A reliable analytical navigation system based on symmetrical dynamic behavior of control channels

Abstract

This study develops an advanced fault recovery strategy to improve the reliability of an aerospace launch vehicle navigation system. The proposed strategy contains fault detection features and can reconfigure the system against common faults in the aerospace launch vehicle navigation system. For this purpose, fault recovery system is constructed to detect and reconfigure normal navigation faults operating as a soft sensor, based on the symmetrical dynamic behavior of the yaw and pitch channels of the vehicle. In the face of pitch channel sensor failure, the Auto Regression Exogenous model of the yaw channel of the vehicle is identified using the recursive instrumental variable methodology. Based on the symmetrical behavior of the aerospace launch vehicle in the yaw and pitch channels, the Auto Regression Exogenous model of the yaw channel is substituted by the dynamic model of the pitch one and consequently, the pitch-rate gyroscope output is constructed to provide fault-tolerant navigation solution.

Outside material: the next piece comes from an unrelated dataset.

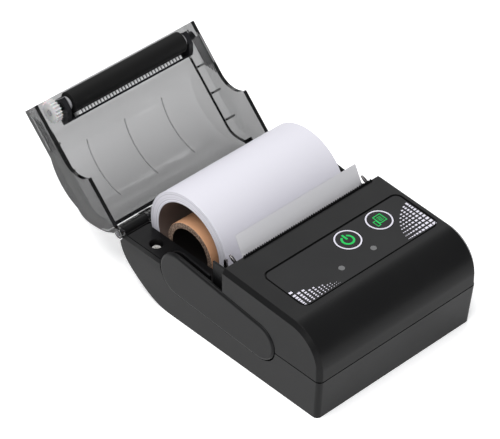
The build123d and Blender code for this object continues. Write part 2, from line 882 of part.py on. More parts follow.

The novel aspect of paper is employing symmetrical dynamic behavior of the yaw and pitch channels as an online tuning of analytical fault recovery solution against unforeseen variations due to its hardware/software property. In this regard, a nonlinear model of the aerospace launch vehicle is simulated using specific navigation failures and the results verified the feasibility of the proposed system. Simulation results and sensitivity analysis show that the proposed techniques can produce more effective estimation results than those of the previous techniques, against sensor failures.